--- Start of Data block ---

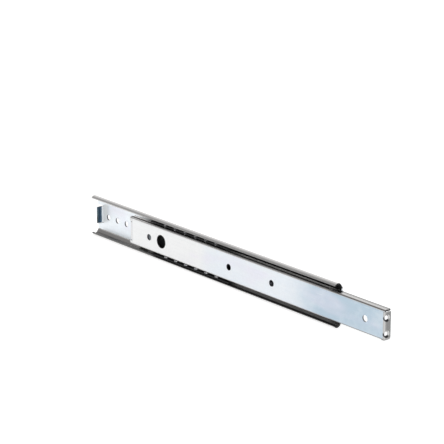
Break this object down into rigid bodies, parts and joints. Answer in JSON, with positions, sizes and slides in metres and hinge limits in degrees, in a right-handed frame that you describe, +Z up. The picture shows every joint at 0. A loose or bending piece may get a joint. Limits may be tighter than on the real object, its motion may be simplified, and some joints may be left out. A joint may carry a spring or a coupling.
{
  "type": "telescopic slide rail",
  "caption": "Telescopic slide rail with ball bearings: an inner rail with a drilled end flange extends from a fixed outer rail on a half-speed ball cage.",
  "frame": {"origin": "on the outer rail's flat back face, at mid length and mid height of the outer rail", "axes": "+X along the slide, the way it extends; +Y out of the back face into the cabinet wall; +Z up"},
  "size_m": [0.357, 0.0088, 0.0352],
  "materials": {
    "zinc_sheet_outer": "bright blue zinc plate on cold rolled sheet",
    "zinc_sheet_inner": "bright blue zinc plate on cold rolled sheet",
    "cage_plastic": "satin black moulded plastic",
    "ball_steel": "polished bearing steel"
  },
  "bodies": {
    "outer": {"outer_rail": "zinc_sheet_outer"},
    "inner": {"inner_rail": "zinc_sheet_inner"},
    "cage": {"ball_cage": "cage_plastic", "upper_ball_1": "ball_steel", "upper_ball_2": "ball_steel", "upper_ball_3": "ball_steel", "upper_ball_4": "ball_steel", "upper_ball_5": "ball_steel", "upper_ball_6": "ball_steel", "lower_ball_1": "ball_steel", "lower_ball_2": "ball_steel", "lower_ball_3": "ball_steel", "lower_ball_4": "ball_steel", "lower_ball_5": "ball_steel", "lower_ball_6": "ball_steel"}
  },
  "joints": [
    {"name": "inner_slide", "type": "slide", "parent": "outer", "child": "inner", "axis": [1, 0, 0], "range_m": [-0.0481, 0.15]},
    {"name": "cage_slide", "type": "slide", "parent": "outer", "child": "cage", "axis": [1, 0, 0], "range_m": [-0.02405, 0.075]}
  ],
  "couplings": [
    {"joint": "cage_slide", "follows": "inner_slide", "ratio": 0.5}
  ]
}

--- End of Data block ---

What you will do
Extract every line above exactly as it stands.

Output of the task
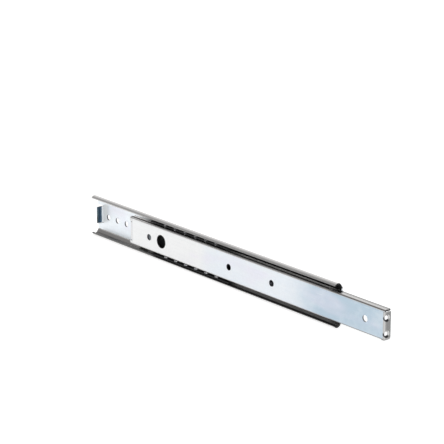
Break this object down into rigid bodies, parts and joints. Answer in JSON, with positions, sizes and slides in metres and hinge limits in degrees, in a right-handed frame that you describe, +Z up. The picture shows every joint at 0. A loose or bending piece may get a joint. Limits may be tighter than on the real object, its motion may be simplified, and some joints may be left out. A joint may carry a spring or a coupling.
{
  "type": "telescopic slide rail",
  "caption": "Telescopic slide rail with ball bearings: an inner rail with a drilled end flange extends from a fixed outer rail on a half-speed ball cage.",
  "frame": {"origin": "on the outer rail's flat back face, at mid length and mid height of the outer rail", "axes": "+X along the slide, the way it extends; +Y out of the back face into the cabinet wall; +Z up"},
  "size_m": [0.357, 0.0088, 0.0352],
  "materials": {
    "zinc_sheet_outer": "bright blue zinc plate on cold rolled sheet",
    "zinc_sheet_inner": "bright blue zinc plate on cold rolled sheet",
    "cage_plastic": "satin black moulded plastic",
    "ball_steel": "polished bearing steel"
  },
  "bodies": {
    "outer": {"outer_rail": "zinc_sheet_outer"},
    "inner": {"inner_rail": "zinc_sheet_inner"},
    "cage": {"ball_cage": "cage_plastic", "upper_ball_1": "ball_steel", "upper_ball_2": "ball_steel", "upper_ball_3": "ball_steel", "upper_ball_4": "ball_steel", "upper_ball_5": "ball_steel", "upper_ball_6": "ball_steel", "lower_ball_1": "ball_steel", "lower_ball_2": "ball_steel", "lower_ball_3": "ball_steel", "lower_ball_4": "ball_steel", "lower_ball_5": "ball_steel", "lower_ball_6": "ball_steel"}
  },
  "joints": [
    {"name": "inner_slide", "type": "slide", "parent": "outer", "child": "inner", "axis": [1, 0, 0], "range_m": [-0.0481, 0.15]},
    {"name": "cage_slide", "type": "slide", "parent": "outer", "child": "cage", "axis": [1, 0, 0], "range_m": [-0.02405, 0.075]}
  ],
  "couplings": [
    {"joint": "cage_slide", "follows": "inner_slide", "ratio": 0.5}
  ]
}